====== SOURCE MATERIAL
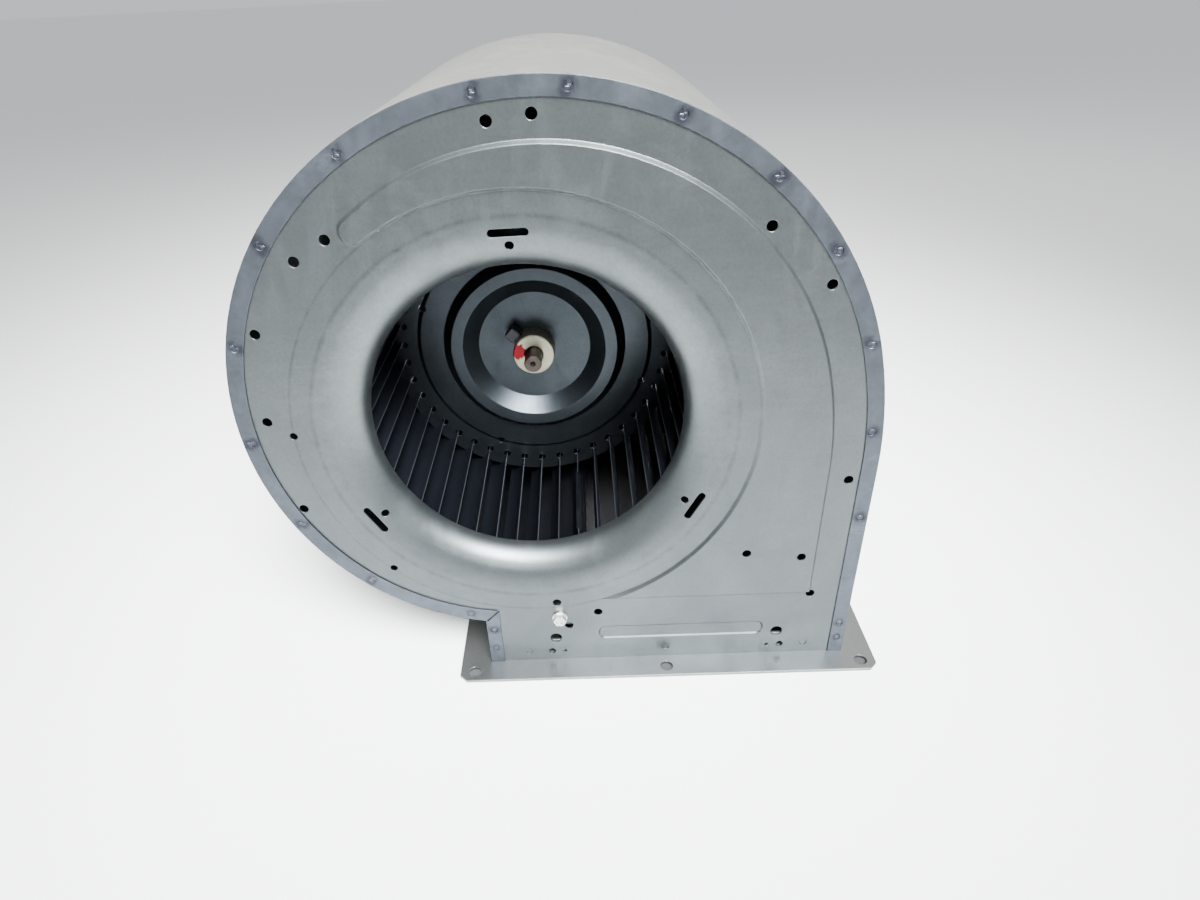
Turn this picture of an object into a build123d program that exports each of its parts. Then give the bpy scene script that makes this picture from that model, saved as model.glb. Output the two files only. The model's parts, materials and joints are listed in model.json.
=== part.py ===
from build123d import *
import os
from math import asin, atan2, cos, degrees, hypot, pi, radians, sin

# Double-inlet centrifugal blower: a scroll housing standing on its outlet flange, a
# forward-curved wheel on the shaft of a motor, and the motor held in the far inlet by three arms.
#
# Everything is drawn about the wheel axis (Y) at mid width, then moved so that the origin is the
# centre of the outlet flange's underside. +Z is up, -Y is the free inlet, +Y is the motor side.
# Polar angles are in degrees from +X towards +Z. All sizes are in millimetres.

# ---------- housing ----------
housing_width = 300.0          # over the outer faces of the two side panels
short_wall_height = 40.7655    # short outlet wall, from the flange plate to the scroll
panel_sheet = 1.2
wrap_sheet = 1.0
rim_width = 10.0               # wrap edge folded over each side panel

# ---------- scroll ----------
scroll_clearance = 37.1        # wheel to the scroll's outside at the cutoff angle
cutoff_angle = 250.0
scroll_growth = 0.2247         # radius gained per degree towards the outlet
spread_angle = 12.0            # the spiral ends here and the outlet bend starts
outlet_bend_radius = 292.0     # outside radius of the bend down to the straight outlet wall
cutoff_wall_x = -40.0          # outside face of the short outlet wall, from the wheel axis

# ---------- inlets ----------
throat_gap = 2.2               # blades' inner edges to the throat, radially
bell_radial = 31.0             # bellmouth lip, radially
bell_depth = 21.2              # and along the axis

# ---------- pressed panel ribs ----------
crescent_gap = 12.7            # from the bellmouth lip to the raised field
crescent_inset = 29.0          # from the scroll outline to the raised field
crescent_start_angle = 124.0
crescent_foot_rise = 6.5       # its foot above the lowest point of its inner circle
crescent_height = 2.0
crescent_slope = 1.8           # run of the pressed edge
bead_length = 118.0
bead_width = 12.0
bead_depth = 1.0
bead_slope = 1.2
bead_from_long_wall = 118.0    # bead centre to the long outlet wall
bead_height = 25.0             # bead centre above the flange plate

# ---------- motor mounting holes, the same in both panels ----------
arm_angles = (90.6, 210.6, 330.6)
arm_slot_from_throat = 22.2
arm_slot_length = 22.0
arm_slot_width = 4.5
arm_hole_from_throat = 14.9
arm_hole_diameter = 5.0

# ---------- accessory holes ----------
hole_diameter = 6.0
small_hole_diameter = 4.8
# polar angle, distance in from the scroll outline
rim_holes = ((85.5, 17.5), (92.8, 18.8), (129.8, 29.5), (137.3, 22.8), (155.1, 15.2),
             (175.3, 18.4), (198.9, 13.2), (41.2, 24.0), (26.5, 15.4))
small_rim_holes = ((179.4, 31.8), (226.6, 22.5))
# distance from the outlet wall, height above the flange plate
long_wall_holes = ((16.5, 149.5), (76.5, 94.5), (39.5, 90.0), (29.0, 56.0))
cutoff_holes = ((51.3, 55.0), (80.0, 45.0), (59.0, 33.0))
outlet_big_hole_diameter = 8.4
outlet_big_holes = (49.0, 21.2)        # from either outlet wall, and up
outlet_small_hole_diameter = 5.0
outlet_small_holes = (45.5, 8.2)
pin_hole_diameter = 2.6
pin_holes = (55.0, 8.2)

# ---------- clinched joints ----------
clinch_diameter = 5.0
clinch_depth = 0.4
clinch_angles = (251.0, 224.0, 202.0, 180.0, 159.0, 138.0, 117.0, 94.0, 80.0, 63.0, 46.0, 31.0, 14.0, -2.0)
long_wall_clinches = (28.5, 14.0, 120.5)   # heights above the flange plate
cutoff_wall_clinches = (32.0, 14.0)
flange_clinch_spacing = 100.0
flange_clinch_height = 9.0

# ---------- outlet flange ----------
flange_sheet = 2.0
flange_overhang_x = 22.0
flange_overhang_y = 19.0
flange_corner = 5.5
flange_upstand = 18.0
flange_hole_diameter = 9.0
flange_hole_inset_x = 10.5             # hole centres in from the ends
flange_hole_inset_y = 8.5
flange_gap = 0.1                       # upstand to panel and wrap

# ---------- cutoff plate ----------
cutoff_sheet = 1.0
cutoff_tip_angle = 284.0
cutoff_tip_clearance = 13.0            # plate to blades at its lip
cutoff_bends = 5
cutoff_tab_drop = 2.3                  # plate below the scroll's end
cutoff_foot_gap = 4.0                  # tab on the short wall to the flange upstand
cutoff_nose = 6.0                      # lip turned down
cutoff_ear = 16.0                      # width of the ears that take the screws
cutoff_side_gap = 0.2
screw_diameter = 4.0
screw_washer_diameter = 10.5
screw_washer_thickness = 1.0
screw_head_across_flats = 8.0
screw_head_height = 4.0
screw_length = 10.0
cutoff_screw = (52.7, 41.2)            # from the short outlet wall, and up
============
Quote the data above verbatim from its first line to the line that includes "from math import", with both boundary lines retained.

## SOLUTION FOR THIS EXERCISE
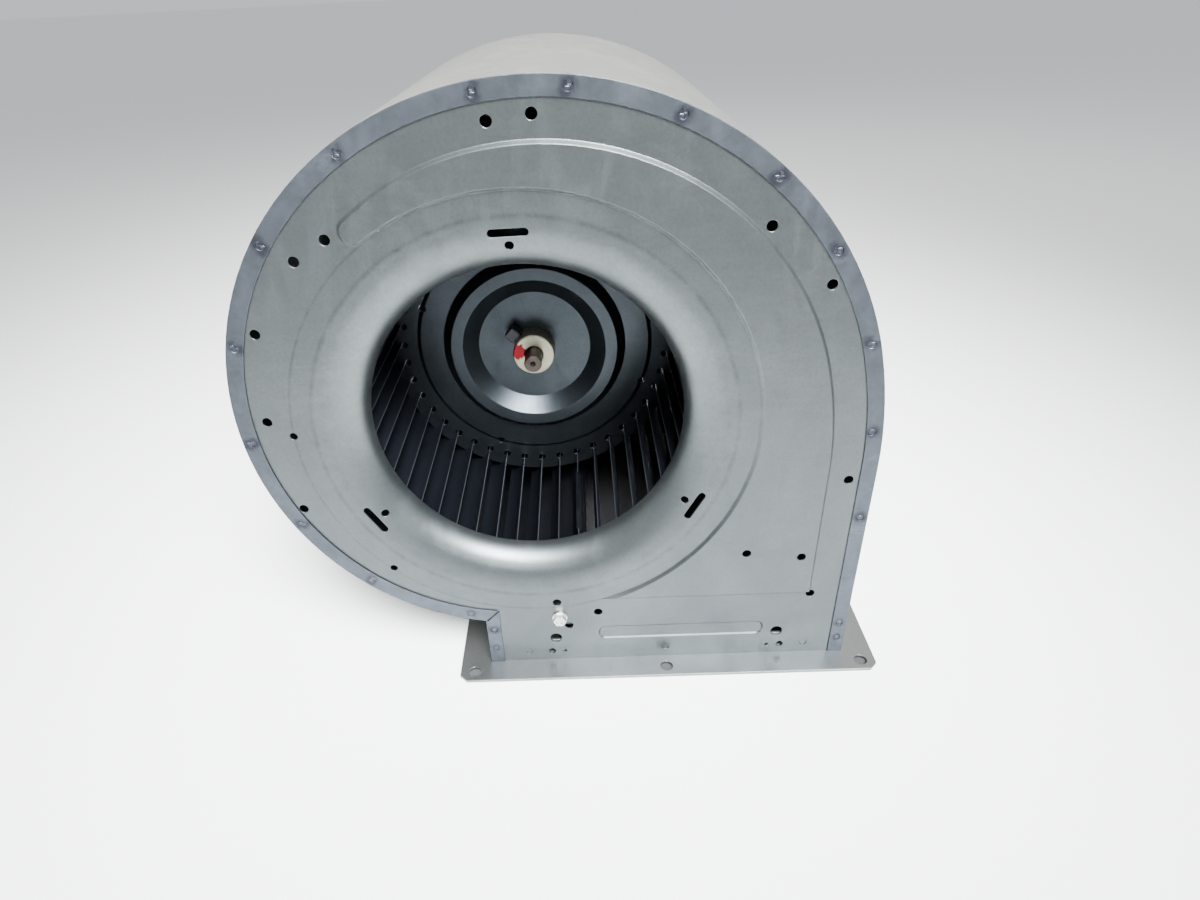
Turn this picture of an object into a build123d program that exports each of its parts. Then give the bpy scene script that makes this picture from that model, saved as model.glb. Output the two files only. The model's parts, materials and joints are listed in model.json.
=== part.py ===
from build123d import *
import os
from math import asin, atan2, cos, degrees, hypot, pi, radians, sin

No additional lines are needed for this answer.